The whole thing is being run as a Docker image.

In the (dunder)init for our app directory is this:

from .celery import app as celery_app

_all_ = [‘celery_app’]

and then (trying to hide any company info) that .celery file is:

import os

from celery import Celery

os.environ.setdefault(“DJANGO_SETTINGS_MODULE”, “abc_dashboard.settings”)

app = Celery(“abc_dashboard”)

app.config_from_object(“django.conf:settings”, namespace=“CELERY”)

app.autodiscover_tasks()

Then, in that module which runs the process_logs function, we import shared_task from celery.

oh - those are back-ticks? oops.

My first reaction is that all the docs I see show @shared_task as being used without parens. (i.e. not @shared_task(). ) I’m not in a position at the moment to determine whether this is relevent in this case.

My initial gut hunch for this is that there’s something going wrong in send_notification. I know strange things can happen when you encounter an exception within an exception handler. In this case, the nested exception would cause the termination of the except block.

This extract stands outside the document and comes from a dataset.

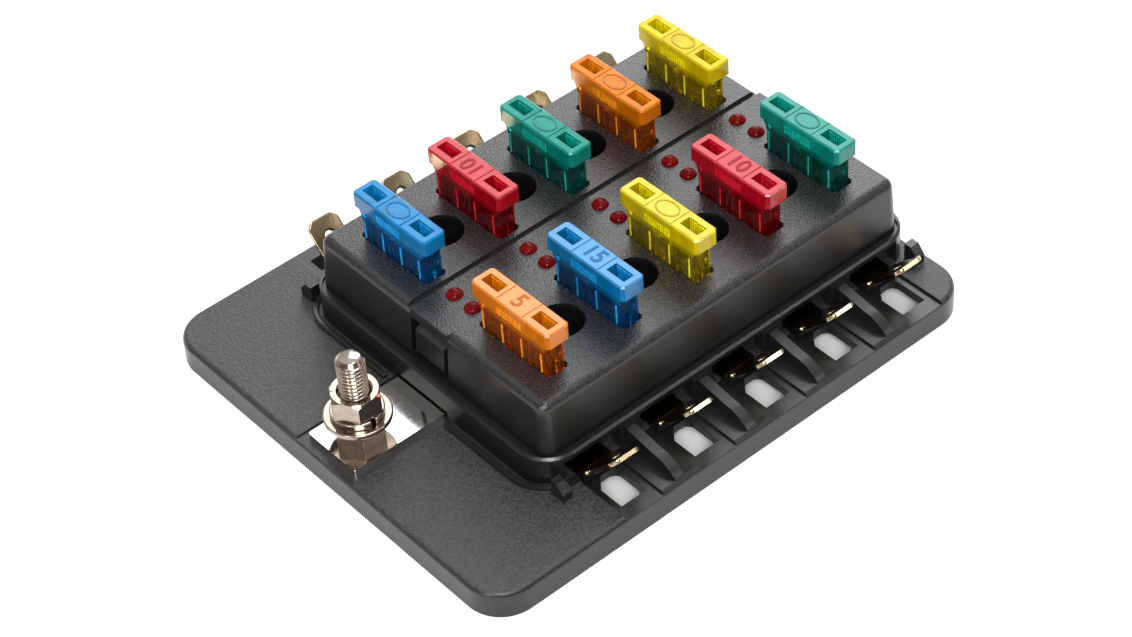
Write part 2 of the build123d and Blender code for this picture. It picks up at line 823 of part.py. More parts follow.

Other than that, I don’t see anything fundamentally wrong with the code you have posted.
I’d be looking deeper at all logs and other functions/processes looking for some other clue.

Side note: The first part of these Celery logs should show the Celery version.

Your Dockerfiles / compose file(s) should show how you’re running Celery.

Ah, that makes a whole lot of sense. I’ve had that send_notification work sometimes and other times fail, so that could be running into exceptions. Thanks for the tip about exceptions within the exception handler. I’ll try removing that send_notification and see if that helps.

also, FWIW I found this in the logs - kind-of tough to find next to the gigantic C that Celery prints there… celery@c2b6d078a21f v5.5.3 (immunity)

Many thanks for your help!

By the way, Ken you were absolutely right about that send_notification function. What I did was move those calls outside of the Except blocks, and then everything worked fine. I didn’t even have to add any state variables, due to the types of failures causing the exception, so I didn’t have to add any “code smell.” Many thanks for your help.